• Exercise brief
Look through the material below and copy exactly the lines from the line with "add('nape_pad', napePad(), 0x3a3a3c, 0.95);" to the line with "obj.parent = None", those two lines included.

◆ ◆ ◆

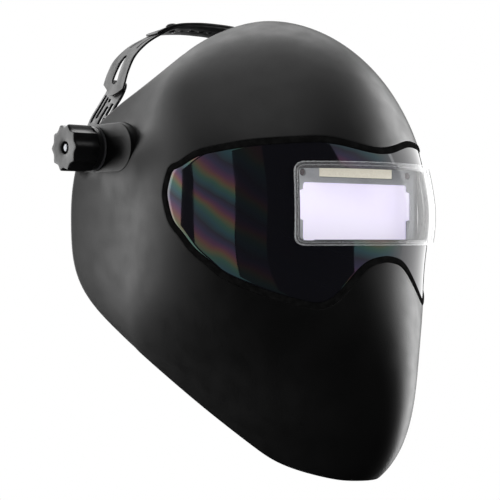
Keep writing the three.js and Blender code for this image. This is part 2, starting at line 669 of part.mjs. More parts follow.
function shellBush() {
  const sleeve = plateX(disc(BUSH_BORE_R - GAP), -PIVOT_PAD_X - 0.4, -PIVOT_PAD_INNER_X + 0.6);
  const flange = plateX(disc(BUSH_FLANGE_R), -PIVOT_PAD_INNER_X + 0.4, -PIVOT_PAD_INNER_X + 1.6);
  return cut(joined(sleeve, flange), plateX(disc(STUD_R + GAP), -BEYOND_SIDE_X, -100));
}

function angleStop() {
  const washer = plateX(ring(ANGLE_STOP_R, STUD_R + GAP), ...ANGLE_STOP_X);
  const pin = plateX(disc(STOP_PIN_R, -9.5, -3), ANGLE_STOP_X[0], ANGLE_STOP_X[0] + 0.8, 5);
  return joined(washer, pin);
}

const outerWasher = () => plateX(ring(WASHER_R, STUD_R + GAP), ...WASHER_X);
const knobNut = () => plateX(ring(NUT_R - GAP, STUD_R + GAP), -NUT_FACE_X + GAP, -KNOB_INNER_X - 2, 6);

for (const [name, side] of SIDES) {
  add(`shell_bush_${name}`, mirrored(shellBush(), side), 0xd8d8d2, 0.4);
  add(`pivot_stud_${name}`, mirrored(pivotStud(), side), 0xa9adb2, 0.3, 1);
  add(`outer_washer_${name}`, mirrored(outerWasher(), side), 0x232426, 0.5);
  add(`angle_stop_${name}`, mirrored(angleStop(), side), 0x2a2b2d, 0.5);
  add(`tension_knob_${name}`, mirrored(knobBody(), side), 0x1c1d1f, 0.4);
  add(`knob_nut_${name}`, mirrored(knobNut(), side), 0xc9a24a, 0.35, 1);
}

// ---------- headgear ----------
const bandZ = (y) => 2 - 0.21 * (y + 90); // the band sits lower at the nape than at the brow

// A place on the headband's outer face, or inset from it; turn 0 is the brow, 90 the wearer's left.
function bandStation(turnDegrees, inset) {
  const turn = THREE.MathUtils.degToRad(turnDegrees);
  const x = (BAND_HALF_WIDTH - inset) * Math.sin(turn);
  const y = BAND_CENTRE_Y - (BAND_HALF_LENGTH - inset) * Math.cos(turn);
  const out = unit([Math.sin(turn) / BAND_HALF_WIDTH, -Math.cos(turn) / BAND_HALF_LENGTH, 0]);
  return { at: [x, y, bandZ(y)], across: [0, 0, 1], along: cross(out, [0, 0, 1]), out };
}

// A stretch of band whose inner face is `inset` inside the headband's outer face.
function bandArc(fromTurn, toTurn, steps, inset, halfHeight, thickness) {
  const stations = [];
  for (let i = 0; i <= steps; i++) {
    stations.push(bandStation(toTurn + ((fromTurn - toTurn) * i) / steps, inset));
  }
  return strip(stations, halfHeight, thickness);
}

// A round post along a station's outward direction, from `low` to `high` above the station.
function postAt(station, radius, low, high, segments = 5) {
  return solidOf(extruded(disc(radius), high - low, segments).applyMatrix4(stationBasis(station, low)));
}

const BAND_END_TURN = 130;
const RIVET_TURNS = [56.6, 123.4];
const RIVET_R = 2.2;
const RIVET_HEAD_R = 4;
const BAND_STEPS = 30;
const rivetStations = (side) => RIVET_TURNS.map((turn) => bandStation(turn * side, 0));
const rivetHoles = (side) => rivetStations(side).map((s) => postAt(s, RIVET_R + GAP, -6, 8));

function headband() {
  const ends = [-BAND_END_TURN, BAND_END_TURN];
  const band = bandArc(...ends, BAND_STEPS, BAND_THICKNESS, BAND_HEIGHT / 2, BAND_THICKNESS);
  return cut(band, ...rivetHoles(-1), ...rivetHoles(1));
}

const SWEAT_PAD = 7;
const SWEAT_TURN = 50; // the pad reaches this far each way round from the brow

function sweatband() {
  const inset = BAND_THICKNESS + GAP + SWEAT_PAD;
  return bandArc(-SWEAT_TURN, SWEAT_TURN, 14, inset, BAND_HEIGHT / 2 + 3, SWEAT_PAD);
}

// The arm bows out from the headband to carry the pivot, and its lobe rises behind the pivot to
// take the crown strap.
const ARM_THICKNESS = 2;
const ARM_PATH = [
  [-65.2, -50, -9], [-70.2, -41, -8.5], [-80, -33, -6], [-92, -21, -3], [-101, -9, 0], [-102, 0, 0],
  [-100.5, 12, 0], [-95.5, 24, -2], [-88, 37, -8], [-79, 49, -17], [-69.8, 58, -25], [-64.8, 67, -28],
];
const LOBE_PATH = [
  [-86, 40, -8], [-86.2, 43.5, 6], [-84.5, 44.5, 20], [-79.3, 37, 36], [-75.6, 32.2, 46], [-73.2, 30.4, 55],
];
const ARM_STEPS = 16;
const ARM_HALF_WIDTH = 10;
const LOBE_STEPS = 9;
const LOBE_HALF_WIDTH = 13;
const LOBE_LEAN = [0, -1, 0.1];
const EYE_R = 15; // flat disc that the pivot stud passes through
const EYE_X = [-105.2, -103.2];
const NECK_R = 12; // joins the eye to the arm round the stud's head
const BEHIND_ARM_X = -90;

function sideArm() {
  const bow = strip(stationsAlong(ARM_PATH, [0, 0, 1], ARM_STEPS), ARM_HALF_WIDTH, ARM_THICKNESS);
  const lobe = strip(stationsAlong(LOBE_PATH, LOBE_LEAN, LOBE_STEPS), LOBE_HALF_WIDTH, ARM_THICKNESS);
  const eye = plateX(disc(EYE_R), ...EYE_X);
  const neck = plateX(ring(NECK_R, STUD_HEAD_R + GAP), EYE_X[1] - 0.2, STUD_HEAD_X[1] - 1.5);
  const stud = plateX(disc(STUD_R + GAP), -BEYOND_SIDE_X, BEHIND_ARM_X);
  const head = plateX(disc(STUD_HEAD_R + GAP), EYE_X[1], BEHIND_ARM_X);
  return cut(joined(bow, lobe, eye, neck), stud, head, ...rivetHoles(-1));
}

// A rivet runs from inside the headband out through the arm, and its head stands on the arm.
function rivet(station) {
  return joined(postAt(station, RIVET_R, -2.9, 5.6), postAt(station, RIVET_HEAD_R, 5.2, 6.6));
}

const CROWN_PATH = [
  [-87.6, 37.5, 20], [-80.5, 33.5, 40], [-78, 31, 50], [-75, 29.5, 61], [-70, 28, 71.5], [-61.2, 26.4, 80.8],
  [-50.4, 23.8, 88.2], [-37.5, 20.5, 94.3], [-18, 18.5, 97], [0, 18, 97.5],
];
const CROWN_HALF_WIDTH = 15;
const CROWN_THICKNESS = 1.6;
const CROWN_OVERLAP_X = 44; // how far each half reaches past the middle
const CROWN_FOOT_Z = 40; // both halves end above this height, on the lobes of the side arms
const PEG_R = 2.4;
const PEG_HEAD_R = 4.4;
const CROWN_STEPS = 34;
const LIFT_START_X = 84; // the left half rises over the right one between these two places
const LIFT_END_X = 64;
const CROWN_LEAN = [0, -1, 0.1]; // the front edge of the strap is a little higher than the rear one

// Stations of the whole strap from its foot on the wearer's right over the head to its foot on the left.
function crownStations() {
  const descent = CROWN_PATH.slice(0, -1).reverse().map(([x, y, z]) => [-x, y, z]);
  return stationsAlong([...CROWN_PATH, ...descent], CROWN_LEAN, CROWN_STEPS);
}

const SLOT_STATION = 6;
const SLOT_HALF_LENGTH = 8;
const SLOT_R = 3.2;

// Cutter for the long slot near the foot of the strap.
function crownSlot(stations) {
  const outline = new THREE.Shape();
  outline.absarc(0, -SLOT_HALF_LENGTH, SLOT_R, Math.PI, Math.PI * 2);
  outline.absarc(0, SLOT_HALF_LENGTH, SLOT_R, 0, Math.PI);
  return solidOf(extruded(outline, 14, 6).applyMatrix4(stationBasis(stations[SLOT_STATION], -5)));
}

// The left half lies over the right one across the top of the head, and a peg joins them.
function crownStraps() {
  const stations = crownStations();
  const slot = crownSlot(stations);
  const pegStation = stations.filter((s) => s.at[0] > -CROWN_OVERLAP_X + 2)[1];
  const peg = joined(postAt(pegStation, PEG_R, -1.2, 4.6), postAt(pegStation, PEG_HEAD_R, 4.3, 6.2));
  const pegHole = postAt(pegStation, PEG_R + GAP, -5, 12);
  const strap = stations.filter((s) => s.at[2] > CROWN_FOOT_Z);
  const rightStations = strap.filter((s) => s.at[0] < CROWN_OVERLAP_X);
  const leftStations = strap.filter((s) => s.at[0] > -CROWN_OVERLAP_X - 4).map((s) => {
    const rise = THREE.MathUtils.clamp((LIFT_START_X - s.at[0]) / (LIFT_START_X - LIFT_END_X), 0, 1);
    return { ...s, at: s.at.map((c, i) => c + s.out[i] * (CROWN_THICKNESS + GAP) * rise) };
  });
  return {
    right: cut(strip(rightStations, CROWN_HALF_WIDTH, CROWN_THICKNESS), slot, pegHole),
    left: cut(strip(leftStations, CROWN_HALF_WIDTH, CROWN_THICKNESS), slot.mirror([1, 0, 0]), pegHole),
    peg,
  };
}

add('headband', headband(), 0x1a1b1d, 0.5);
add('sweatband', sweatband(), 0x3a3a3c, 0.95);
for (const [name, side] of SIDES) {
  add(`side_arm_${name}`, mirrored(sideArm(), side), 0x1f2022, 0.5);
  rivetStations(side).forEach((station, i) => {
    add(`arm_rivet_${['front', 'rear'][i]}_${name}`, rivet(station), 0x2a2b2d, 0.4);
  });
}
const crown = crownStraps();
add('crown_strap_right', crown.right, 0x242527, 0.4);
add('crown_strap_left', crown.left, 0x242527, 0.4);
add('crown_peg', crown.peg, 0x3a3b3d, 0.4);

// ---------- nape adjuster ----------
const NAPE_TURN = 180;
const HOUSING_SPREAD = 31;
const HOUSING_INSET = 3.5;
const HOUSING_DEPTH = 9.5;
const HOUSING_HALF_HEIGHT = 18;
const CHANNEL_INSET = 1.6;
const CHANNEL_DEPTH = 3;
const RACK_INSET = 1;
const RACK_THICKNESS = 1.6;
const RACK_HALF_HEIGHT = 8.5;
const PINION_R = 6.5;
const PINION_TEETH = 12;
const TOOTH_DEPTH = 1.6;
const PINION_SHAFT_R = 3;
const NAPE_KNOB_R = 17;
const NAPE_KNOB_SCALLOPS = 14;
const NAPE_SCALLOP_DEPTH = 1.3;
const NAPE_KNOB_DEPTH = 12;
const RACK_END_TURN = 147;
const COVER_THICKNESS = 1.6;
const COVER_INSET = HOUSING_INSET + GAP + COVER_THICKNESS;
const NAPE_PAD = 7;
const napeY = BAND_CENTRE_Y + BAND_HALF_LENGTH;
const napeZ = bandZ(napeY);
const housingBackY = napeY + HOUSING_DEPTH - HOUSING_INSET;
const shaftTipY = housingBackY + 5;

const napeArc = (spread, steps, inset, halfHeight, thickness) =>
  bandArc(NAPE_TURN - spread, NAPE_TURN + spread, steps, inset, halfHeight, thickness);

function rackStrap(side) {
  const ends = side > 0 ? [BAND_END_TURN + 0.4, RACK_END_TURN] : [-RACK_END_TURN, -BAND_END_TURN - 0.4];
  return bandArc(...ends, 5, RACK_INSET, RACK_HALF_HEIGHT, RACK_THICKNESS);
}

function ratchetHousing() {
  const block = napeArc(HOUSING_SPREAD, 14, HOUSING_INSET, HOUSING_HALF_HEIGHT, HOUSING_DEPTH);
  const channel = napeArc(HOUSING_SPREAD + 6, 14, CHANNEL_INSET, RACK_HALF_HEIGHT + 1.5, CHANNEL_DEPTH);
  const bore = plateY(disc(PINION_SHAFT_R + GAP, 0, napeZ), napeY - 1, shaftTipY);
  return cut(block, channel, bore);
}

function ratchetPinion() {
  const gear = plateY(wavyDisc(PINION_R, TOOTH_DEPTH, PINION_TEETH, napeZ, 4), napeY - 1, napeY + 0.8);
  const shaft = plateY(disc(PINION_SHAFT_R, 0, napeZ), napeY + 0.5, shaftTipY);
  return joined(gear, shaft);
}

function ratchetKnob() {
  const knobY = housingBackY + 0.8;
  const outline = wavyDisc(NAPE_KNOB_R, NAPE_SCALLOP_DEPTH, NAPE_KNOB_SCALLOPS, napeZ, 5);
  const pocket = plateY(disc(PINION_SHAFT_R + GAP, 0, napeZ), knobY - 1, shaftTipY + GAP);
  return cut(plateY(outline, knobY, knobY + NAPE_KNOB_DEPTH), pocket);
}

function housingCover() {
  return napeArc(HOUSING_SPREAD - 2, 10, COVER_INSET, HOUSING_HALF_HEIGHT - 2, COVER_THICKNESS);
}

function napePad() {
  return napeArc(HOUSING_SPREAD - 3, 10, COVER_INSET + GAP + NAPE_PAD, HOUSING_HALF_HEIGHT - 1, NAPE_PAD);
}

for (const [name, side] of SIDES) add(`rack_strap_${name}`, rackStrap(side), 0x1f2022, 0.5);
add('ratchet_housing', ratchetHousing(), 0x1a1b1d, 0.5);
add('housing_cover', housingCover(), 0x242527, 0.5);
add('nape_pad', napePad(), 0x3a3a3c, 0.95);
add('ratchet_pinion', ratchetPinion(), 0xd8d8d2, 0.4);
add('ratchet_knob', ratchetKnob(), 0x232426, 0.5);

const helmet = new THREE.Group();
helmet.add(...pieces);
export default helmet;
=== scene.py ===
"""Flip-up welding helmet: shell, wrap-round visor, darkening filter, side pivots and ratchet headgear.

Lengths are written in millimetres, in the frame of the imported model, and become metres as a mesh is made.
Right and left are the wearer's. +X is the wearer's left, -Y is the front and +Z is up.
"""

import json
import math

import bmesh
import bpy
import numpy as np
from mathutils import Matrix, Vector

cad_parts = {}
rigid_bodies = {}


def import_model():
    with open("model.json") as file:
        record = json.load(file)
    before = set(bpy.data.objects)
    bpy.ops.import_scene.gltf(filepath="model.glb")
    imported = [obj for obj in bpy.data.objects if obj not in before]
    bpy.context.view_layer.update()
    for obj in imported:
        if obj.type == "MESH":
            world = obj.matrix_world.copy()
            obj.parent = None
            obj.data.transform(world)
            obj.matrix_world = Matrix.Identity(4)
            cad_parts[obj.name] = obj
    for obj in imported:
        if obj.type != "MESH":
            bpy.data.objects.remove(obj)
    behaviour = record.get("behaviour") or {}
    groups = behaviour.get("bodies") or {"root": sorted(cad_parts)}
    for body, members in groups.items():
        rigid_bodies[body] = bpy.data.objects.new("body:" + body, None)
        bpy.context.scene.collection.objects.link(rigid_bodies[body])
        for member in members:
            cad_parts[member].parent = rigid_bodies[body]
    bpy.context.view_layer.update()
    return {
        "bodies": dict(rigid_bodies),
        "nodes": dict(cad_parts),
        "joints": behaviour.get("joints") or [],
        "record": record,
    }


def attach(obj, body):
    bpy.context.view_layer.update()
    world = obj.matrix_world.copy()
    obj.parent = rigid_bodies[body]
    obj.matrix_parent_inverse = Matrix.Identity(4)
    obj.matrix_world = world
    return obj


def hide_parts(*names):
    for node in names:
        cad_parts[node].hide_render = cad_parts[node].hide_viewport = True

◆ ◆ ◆

• Finished task
add('nape_pad', napePad(), 0x3a3a3c, 0.95);
add('ratchet_pinion', ratchetPinion(), 0xd8d8d2, 0.4);
add('ratchet_knob', ratchetKnob(), 0x232426, 0.5);

const helmet = new THREE.Group();
helmet.add(...pieces);
export default helmet;
=== scene.py ===
"""Flip-up welding helmet: shell, wrap-round visor, darkening filter, side pivots and ratchet headgear.

Lengths are written in millimetres, in the frame of the imported model, and become metres as a mesh is made.
Right and left are the wearer's. +X is the wearer's left, -Y is the front and +Z is up.
"""

import json
import math

import bmesh
import bpy
import numpy as np
from mathutils import Matrix, Vector

cad_parts = {}
rigid_bodies = {}


def import_model():
    with open("model.json") as file:
        record = json.load(file)
    before = set(bpy.data.objects)
    bpy.ops.import_scene.gltf(filepath="model.glb")
    imported = [obj for obj in bpy.data.objects if obj not in before]
    bpy.context.view_layer.update()
    for obj in imported:
        if obj.type == "MESH":
            world = obj.matrix_world.copy()
            obj.parent = None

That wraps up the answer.